WASHINGTON BUREAU — The Treasury Department’s systemic risk bill could create an Office of National Insurance that would have narrow but strong authority over solvency and international issues.
The ONI section of the bill would give the proposed ONI the authority to designate insurers as systemically risky and use subpoenas to collect information from insurers.
In April, Rep. Paul Kanjorski, D-Pa., chairman of the Capital Markets Subcommittee of the House Financial Services Committee, introduced H.R. 2609, a bill that would create a federal Office of Insurance Information within the Treasury Department.
The ONI section of the Treasury Department’s bill is somewhat different from the OII bill.

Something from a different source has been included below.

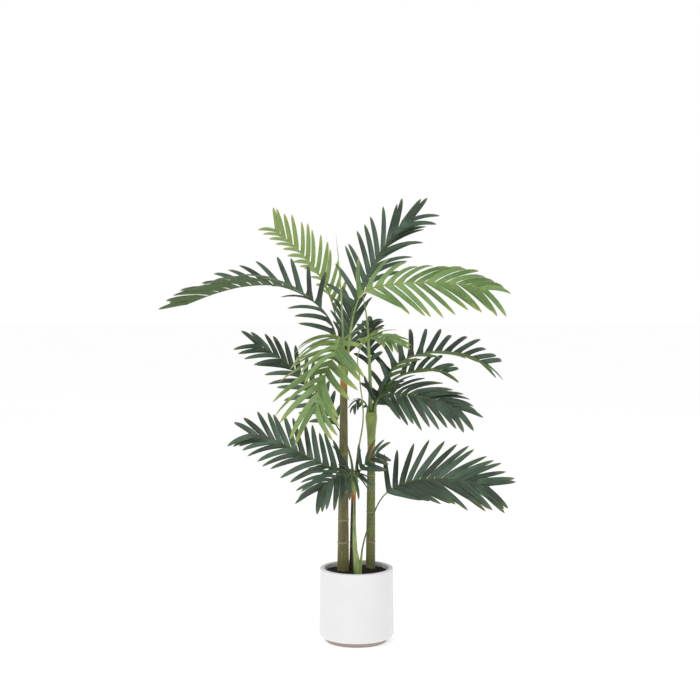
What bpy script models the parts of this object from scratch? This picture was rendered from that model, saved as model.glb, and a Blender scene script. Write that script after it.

The Treasury Department’s ONI provision is part of a much longer bill that would create a Financial Services Oversight Council, a body that would include all existing federal regulators and replace the current “Plunge Protection Team.” The FSOC would have the power to “facilitate coordination of financial regulatory policy and resolution of disputes and identify emerging risks in financial markets.”
The bill would subject all “Tier 1″ financial services holding companies to consolidated supervision and regulation by the Federal Reserve “regardless of whether they are owned by insured depository institutions.”
The Treasury Department’s bill would give the proposed ONI the power to designate insurers as “Tier 1 financial holding companies.”
The insurers classified as Tier 1 financial holding companies would be subject to the nonfinancial activities restrictions in the Bank Holding Company Act, whether or not they were banks. Like other Tier 1 institutions, the Tier 1 insurers also would face tougher capital, liquidity and risk management standards than those that apply to other bank holding companies.
If regulatory capital levels at a Tier 1 company declined, it would face demands for prompt corrective action, under a regime that would “mirror the prompt corrective action regime for insured depository institutions established under the Federal Deposit Insurance Corporation Improvements Act,” the Treasury Department says.
All Tier 1 companies would have to maintain a credible plan for the rapid resolution of the company in the event of severe financial distress.
The proposed ONI also would:
- Oversee the Terrorism Risk Insurance Program.
- Craft federal policy on the prudential aspects of international insurance matters.
- Represent the United States in dealings with the International Association of Insurance Supervisors, Basel, Switzerland.